O tempo do autor não é só dele, é de todos os seus contemporâneos: Adelto Gonçalves lembra que na época outras duas obras mapeavam esse terreno, só que fora da ficção: a dissertação do mestrado em História de Maria Lucia Caira Gitahy, apresentada em 1983 e que deu origem ao livro “Ventos do Mar. Trabalhadores do Porto, Movimento Operário e Cultura Urbana em Santos, 1889-1914”, e “Santos Libertária. Imprensa Anarquista e Movimento Operário na ‘Barcelona Brasileira’”, Trabalho de Conclusão de Curso do jornalista Paulo Matos, também de 1983.

 

Adelto Gonçalves também revela uma passagem de “Barcelona Brasileira” que fala mais de época em que escreveu do que da época da ação dos personagens: a inclusão do Café Paulista na trama, como lugar onde o personagem principal, o Poeta, reúne-se com outros autores em uma das mesas do fundo de onde todos os demais clientes do bar podem ser observados. “Naquela época o Café Paulista ainda não existia. Eu o incluí na trama porque a história da mesa dos poetas ocorreu realmente, só que os poetas eram o Roldão Mendes Rosa e o Narciso de Andrade, que lá se encontravam nos anos 70”.

 

Já o tempo da leitura, nesta obra que ficou quase duas décadas na gaveta e só foi publicada no Brasil em 2002, difere dos dois primeiros. É o deste início do século XXI, em que a queda do Muro de Berlim afastou a opção comunista do horizonte histórico do Ocidente e garantiu as bases para a solidificação hegemônica do capitalismo financeiro, ou neoliberal. Ao mesmo tempo, os movimentos antiglobalização tomam formas e se reproduzem em uma base muito próxima ao anarquismo.

 

A análise é do antropólogo David Graeber, em trecho do artigo publicado no caderno Mais, da Folha de S. Paulo, agora em 14 de agosto: “... o movimento por justiça global foi iniciado principalmente por grupos que rejeitavam explicitamente a idéia de tomar o governo, e em vez disso se apoiavam em idéias desenvolvidas na tradição anarquista – auto-organização, associação voluntária, ajuda mútua –, mesmo que apenas raramente usassem a palavra ‘anarquista’ (a preferência era geralmente por: horizontalismo, autonomia, associativismo, autogestão, zapatismo... Mas, como diria a maioria dos anarquistas, os rótulos não importam)”.

 

Essa descrição de um movimento da atualidade se aproxima bastante do que fazem e pensam os personagens de “Barcelona Brasileira” ou do que foi registrado nas obras de Matos e Gitahy.

 

Referências:

GONÇALVES, Adelto.

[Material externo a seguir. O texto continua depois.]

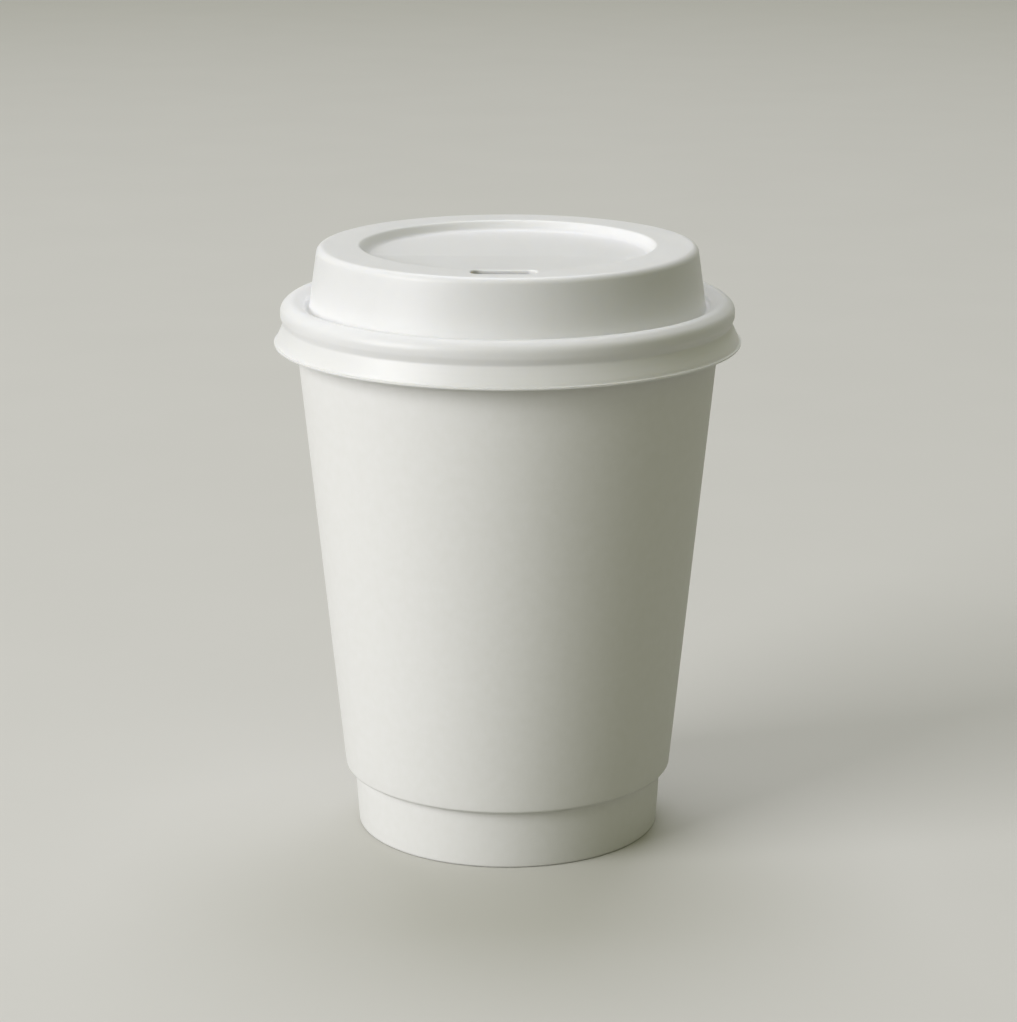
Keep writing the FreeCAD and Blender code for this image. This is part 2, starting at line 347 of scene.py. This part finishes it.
def wound_sheet(name, stretches, thickness, spacing, seam_angle, out_span, in_span, wave):
    """A sheet section turned round the axis, with a glued lap seam.

    Over the lap's width the outer face rises evenly by the step to a cut edge at the lap's end, and the
    inner face falls back evenly from a cut edge at its start. The spans are the heights between which
    each does so. wave is the height of the ripples, sines round the cup whose phases drift up the
    sheet; both faces share them.
    """
    points, normals = even_out(stretches, spacing)
    outline, outwards, far = sheet_section(points, normals, thickness)
    widest = points[:, 0].max()
    lap = LAP_WIDTH / widest
    open_turn = np.linspace(lap + CUT_TURN, 2 * np.pi - CUT_TURN, COLUMNS_ROUND)
    turn = np.concatenate([np.linspace(0, lap, SEAM_COLUMNS), open_turn])
    on_lap = turn <= lap
    rise = np.where(on_lap, turn / lap, 0)
    fall = np.where(on_lap, 1 - turn / lap, 0)
    heights = outline[:, 1]
    lift = np.where(far[:, None], np.outer(fade_between(heights, *in_span), fall),
                    np.outer(fade_between(heights, *out_span), rise)) * LAP_STEP
    angles = math.radians(seam_angle) + turn
    span = fade_between(heights, *out_span)[:, None]
    climb = (heights / RIPPLE_CLIMB)[:, None]
    ripple = sum(share * np.sin(waves * angles + drift * climb + phase)
                 for waves, share, drift, phase in RIPPLES)
    radii = outline[:, :1] + outwards[:, :1] * lift + wave * span * ripple
    levels = outline[:, 1:] + outwards[:, 1:] * lift
    body = around(radii, levels, angles)
    along = np.concatenate([[0], np.cumsum(np.hypot(*np.diff(points, axis=0).T))])
    along = np.concatenate([along, along[::-1]])
    round_way = np.where(far[:, None], turn, (turn - lap - CUT_TURN / 2) % (2 * np.pi)) * widest
    flow = np.stack([round_way, np.broadcast_to(along[:, None], round_way.shape)], -1)
    index = np.arange(body.shape[0] * body.shape[1]).reshape(body.shape[:2])
    rows_far = np.arange(len(outline)) >= len(points)
    rows_far[-1] = False
    sides = np.repeat(rows_far, index.shape[1])
    return mesh_piece(name, body.reshape(-1, 3), band_faces(index, closed=True),
                      np.zeros((0, 3), int), flow.reshape(-1, 2), sides)


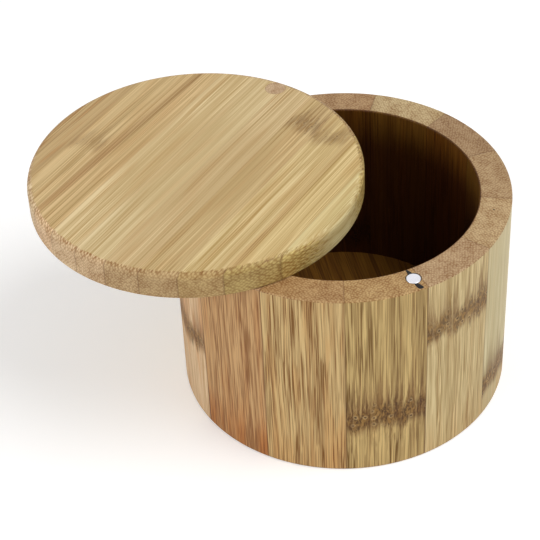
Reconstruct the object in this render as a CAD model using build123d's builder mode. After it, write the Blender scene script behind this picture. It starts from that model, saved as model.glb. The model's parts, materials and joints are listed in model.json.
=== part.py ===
# A round bamboo salt box with a flat disc lid. The wall is a ring of staves, glued edge to edge
# and turned round. The floor is a disc of glued strips in a rebate at the foot of the ring. The
# lid is a disc of the same strips, and it swivels sideways on a headed steel pin that stands in
# the rim. Two small disc magnets, one in the rim and one in the lid, hold the lid shut.
#
# Millimetres, +Z up. The origin is the centre of the underside. The pivot is on the +Y side and
# the rim magnet on the -Y side. The lid is swung part of the way open, as the box is shown.
from build123d import *
from math import cos, radians, sin
import os

# Wall
outer_diameter = 89.0
body_height = 58.6
wall = 8.4
stave_count = 13
stave_joint_angle = -87.7  # direction of one glued joint, from +X
rim_bevel = 0.35
foot_bevel = 0.5

# Floor
floor_thickness = 7.5
floor_rebate = 3.4  # how far the floor reaches under the wall
floor_turn = -12.5  # its strips, from +Y

# Lid
lid_thickness = 7.5
lid_inset = 0.6  # the lid's edge stays this far inside the wall's face
lid_edge_round = 1.8
lid_foot_bevel = 0.35
lid_swing = -56.2  # from shut, seen from above

# Glued panels that the floor and the lid are cut from
floor_strip_count = 9
lid_strip_count = 10
panel_spare = 4.2  # the panel is this much wider than the disc
joint_wall = 0.25  # wood between the pin's hole in the lid and the nearest joint

# Pivot
pivot_inset = 0.3  # pin and magnets stand this far inside the middle of the rim
pin_diameter = 3.0
pin_grip = 20.0  # length of the pin inside the wall
pin_head_diameter = 4.4
pin_head_height = 1.2
pin_tip_bevel = 0.5
plug_diameter = 5.5
plug_height = 2.6

# Magnets
magnet_diameter = 4.0
magnet_height = 3.0
magnet_bevel = 0.25

# Clearances
lid_gap = 0.2  # under the lid
pivot_clearance = 0.05  # radial, round the shank and the head
head_float = 0.1  # above and below the head
glue_line = 0.05  # radial, round what is glued into a hole
drill_point = 1.0  # the pin's hole is this much deeper than the pin

# Sizes that follow
outer_radius = outer_diameter / 2
inner_radius = outer_radius - wall
pivot_radius = outer_radius - wall / 2 - pivot_inset
stave_angle = 360 / stave_count
rebate_radius = inner_radius + floor_rebate
floor_radius = rebate_radius - glue_line
lid_radius = outer_radius - lid_inset
lid_underside = body_height + lid_gap
lid_top = lid_underside + lid_thickness
shank_hole_radius = pin_diameter / 2 + pivot_clearance
panel_shift = shank_hole_radius + joint_wall  # of a panel's middle from its disc's middle
head_hole_radius = pin_head_diameter / 2 + pivot_clearance
plug_hole_radius = plug_diameter / 2 + glue_line
magnet_hole_radius = magnet_diameter / 2 + glue_line
plug_base = lid_top - plug_height
head_recess = pin_head_height + 2 * head_float
head_base = plug_base - head_float - pin_head_height
far = 4 * outer_radius  # past every edge

# The pin is the centre of the lid's swing, so the lid is drawn about it. The middle of its disc is
# as far from the pin as the box's own axis is, so that the shut lid is centred on the box.
pivot = Vector(0, pivot_radius, 0)
lid_middle = Vector(0, -pivot_radius, 0)
magnet_in_lid = Vector(0, -2 * pivot_radius, 0)
swung_x = Vector(cos(radians(lid_swing)), sin(radians(lid_swing)), 0)


def lid_plane(height):
    return Plane(origin=pivot + Vector(0, 0, height), x_dir=swung_x, z_dir=(0, 0, 1))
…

Barcelona Brasileira. São Paulo, Publisher Brasil, 2002

 

GITAHY, Maria Lucia Caira. Ventos do Mar: Trabalhadores do Porto, Movimento Operário e Cultura Urbana em Santos: 1889-1914. Unesp/ Prefeitura Municipal de Santos. São Paulo; 1992.

 

MATOS, Paulo. Santos Libertária. Imprensa Anarquista e Movimento Operário na “Barcelona Brasileira”. 1880/1920. Trabalho de Conclusão de Curso. Faculdade de Comunicação Social da Universidade Católica de Santos, 1983.

 

GRAEBER, David. “O carnaval está em marcha”. Mais, pp. 5-6. Folha de S. Paulo, 14 de agosto de 2005.